# Узость спинномозгового канала



## Доктор Ступин (25 Ноя 2020)

В 2011 году сделали операцию на уровне L4-5. И конечно перегрузка L3-4 и как результат - деформирующий артроз, сузивший канал до данного результата.
На вопрос:
- Что поменяли в жизни после операции?
Ничего не сказала рыбка, Лишь хвостом по воде плеснула И ушла в глубокое море....


----------



## vbl15 (26 Ноя 2020)

Доктор Ступин написал(а):


> В 2011 году сделали операцию на уровне L4-5. И конечно перегрузка L3-4 и как результат - деформирующий артроз, сузивший канал до данного результата.

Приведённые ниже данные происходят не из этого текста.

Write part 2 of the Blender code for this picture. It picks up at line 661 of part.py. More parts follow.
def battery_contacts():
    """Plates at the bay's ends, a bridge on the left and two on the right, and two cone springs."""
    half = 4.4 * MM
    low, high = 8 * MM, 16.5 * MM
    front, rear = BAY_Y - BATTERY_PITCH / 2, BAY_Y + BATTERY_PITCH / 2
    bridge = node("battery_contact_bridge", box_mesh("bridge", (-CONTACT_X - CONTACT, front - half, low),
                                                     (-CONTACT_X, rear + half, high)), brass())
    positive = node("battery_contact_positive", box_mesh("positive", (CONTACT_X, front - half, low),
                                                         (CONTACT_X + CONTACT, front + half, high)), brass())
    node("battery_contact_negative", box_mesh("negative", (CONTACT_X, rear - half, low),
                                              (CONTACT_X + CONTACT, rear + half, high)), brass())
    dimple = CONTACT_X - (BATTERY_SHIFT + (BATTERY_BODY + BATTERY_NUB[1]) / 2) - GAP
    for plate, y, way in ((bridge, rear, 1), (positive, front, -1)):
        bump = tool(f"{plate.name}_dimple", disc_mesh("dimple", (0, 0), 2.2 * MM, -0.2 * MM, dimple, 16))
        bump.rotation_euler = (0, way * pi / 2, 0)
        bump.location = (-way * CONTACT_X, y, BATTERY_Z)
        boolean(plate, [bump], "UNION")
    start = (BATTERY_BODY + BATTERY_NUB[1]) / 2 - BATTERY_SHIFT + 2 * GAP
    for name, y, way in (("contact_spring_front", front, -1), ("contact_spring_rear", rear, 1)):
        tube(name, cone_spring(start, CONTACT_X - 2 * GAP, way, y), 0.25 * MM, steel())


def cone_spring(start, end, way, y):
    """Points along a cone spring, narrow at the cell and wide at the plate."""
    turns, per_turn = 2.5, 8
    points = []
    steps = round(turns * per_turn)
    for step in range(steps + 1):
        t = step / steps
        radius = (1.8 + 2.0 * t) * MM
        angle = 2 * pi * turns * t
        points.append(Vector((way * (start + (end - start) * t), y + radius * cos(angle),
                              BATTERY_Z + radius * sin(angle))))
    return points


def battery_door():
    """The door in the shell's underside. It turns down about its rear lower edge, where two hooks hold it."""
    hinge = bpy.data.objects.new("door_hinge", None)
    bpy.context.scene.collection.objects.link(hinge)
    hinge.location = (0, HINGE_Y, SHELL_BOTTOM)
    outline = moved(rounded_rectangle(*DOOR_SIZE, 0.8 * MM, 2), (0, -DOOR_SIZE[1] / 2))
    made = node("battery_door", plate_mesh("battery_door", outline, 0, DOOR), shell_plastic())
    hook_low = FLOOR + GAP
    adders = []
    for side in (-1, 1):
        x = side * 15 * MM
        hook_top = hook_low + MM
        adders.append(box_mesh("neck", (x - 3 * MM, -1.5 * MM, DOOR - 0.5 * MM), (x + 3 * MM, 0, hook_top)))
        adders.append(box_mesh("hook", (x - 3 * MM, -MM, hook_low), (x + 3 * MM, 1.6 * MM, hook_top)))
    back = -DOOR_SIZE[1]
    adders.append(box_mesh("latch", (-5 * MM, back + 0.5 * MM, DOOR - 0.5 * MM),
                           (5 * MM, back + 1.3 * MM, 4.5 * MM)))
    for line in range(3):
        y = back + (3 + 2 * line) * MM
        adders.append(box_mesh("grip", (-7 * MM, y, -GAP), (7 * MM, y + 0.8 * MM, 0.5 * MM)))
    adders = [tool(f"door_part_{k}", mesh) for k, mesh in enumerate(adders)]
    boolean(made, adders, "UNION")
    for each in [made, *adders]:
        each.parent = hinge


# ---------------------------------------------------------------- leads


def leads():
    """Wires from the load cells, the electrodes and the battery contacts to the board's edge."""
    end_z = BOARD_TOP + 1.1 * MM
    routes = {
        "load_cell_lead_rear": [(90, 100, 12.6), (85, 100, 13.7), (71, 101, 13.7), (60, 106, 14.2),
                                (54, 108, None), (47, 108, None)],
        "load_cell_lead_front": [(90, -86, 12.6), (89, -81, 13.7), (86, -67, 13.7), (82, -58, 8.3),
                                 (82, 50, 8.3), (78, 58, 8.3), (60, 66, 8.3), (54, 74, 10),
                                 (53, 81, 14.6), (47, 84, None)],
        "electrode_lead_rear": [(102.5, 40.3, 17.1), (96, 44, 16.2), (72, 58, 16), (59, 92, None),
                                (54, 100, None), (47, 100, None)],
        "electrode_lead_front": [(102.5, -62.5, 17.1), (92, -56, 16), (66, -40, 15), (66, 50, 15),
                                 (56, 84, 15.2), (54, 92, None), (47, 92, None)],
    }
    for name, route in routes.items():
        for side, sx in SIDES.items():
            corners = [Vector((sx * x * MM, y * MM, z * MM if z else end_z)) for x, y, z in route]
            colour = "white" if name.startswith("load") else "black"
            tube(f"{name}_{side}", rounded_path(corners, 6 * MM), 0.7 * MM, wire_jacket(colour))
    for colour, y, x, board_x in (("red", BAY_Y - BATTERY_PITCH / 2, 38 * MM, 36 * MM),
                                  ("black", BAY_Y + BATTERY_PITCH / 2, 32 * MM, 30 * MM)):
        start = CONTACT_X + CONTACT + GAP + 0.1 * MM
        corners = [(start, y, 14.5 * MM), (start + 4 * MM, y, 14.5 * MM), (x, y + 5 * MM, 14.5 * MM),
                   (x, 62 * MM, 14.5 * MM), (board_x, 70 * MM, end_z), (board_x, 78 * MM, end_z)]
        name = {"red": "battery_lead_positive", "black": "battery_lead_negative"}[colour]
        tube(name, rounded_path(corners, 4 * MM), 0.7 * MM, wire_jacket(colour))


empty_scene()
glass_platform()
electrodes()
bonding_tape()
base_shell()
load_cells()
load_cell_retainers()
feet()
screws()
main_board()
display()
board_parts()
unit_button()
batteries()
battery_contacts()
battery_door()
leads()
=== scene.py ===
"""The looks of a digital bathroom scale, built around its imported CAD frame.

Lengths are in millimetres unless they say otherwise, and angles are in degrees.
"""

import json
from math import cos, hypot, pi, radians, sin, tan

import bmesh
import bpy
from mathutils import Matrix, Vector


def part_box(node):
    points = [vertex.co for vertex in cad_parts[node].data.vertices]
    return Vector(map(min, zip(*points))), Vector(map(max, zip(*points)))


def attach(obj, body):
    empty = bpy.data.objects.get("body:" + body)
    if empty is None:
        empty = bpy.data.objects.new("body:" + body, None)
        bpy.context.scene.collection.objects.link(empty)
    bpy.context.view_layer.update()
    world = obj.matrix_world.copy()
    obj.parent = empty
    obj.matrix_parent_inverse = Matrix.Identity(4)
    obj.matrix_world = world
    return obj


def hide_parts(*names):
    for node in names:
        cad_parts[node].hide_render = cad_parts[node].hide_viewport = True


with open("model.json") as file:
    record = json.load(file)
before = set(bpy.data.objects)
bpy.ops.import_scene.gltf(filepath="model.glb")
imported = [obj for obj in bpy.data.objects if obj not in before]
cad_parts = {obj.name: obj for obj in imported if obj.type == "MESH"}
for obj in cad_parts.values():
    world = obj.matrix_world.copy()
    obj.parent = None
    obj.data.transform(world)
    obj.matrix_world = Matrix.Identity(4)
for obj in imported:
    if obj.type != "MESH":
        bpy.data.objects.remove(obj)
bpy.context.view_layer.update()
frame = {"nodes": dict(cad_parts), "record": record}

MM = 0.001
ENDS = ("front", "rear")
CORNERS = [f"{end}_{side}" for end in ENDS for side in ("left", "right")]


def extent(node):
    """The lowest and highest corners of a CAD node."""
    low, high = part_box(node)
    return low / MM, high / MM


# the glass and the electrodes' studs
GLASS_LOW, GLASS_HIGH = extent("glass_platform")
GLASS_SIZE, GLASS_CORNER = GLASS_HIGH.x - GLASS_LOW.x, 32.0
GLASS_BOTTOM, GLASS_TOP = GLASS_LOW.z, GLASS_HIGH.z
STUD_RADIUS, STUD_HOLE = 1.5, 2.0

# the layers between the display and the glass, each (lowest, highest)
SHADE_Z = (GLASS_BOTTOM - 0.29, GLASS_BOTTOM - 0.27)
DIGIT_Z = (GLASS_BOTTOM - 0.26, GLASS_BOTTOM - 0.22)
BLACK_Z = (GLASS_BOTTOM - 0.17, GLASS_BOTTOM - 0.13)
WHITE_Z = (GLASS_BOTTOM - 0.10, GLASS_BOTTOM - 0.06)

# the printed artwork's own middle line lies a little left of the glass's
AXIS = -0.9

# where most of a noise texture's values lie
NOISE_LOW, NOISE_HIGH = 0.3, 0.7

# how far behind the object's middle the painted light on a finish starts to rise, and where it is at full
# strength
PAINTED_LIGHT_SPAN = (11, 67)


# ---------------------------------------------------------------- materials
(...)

Один нюанс, из 100 пациентов со стенозом позвоночного канала только у 1-3 была до этого операция не позвоночнике, а у остальных он просто сузился. Поэтому вопрос перегрузки, при отсутствии фиксации, остается открытым. Тут общий процесс дегенерации суставов, связок, дисков. Это сейчас вторая по частоте причина хирургических вмешательств в Федеральных центрах. И другой момент,  стеноз дает о себе знать, в большинстве случаев, у пациентов 60+, и увеличение таких пациентов характеризует демографическую ситуацию.


----------



## Доктор Ступин (26 Ноя 2020)

@vbl15, доктор, Вы как всегда точны, И я акцентирую пациентов на том, что операция не решает все проблемы и что надо менять что-то в жизни, чтобы не попасть в эти 1-2 процента повторных операций на позвоночнике (по разным причинам).
Так как пациенты в большинстве случаев уходят от нас с хорошей динамикой, то они и возвращаются к нам при новых обострениях и через много лет, поэтому так хорошо видно, кто проявляет интерес удержанию ситуации и занимается, а кто - нет.

Для всех. ЛФК решает половину (и больше!) проблем с позвоночником.


----------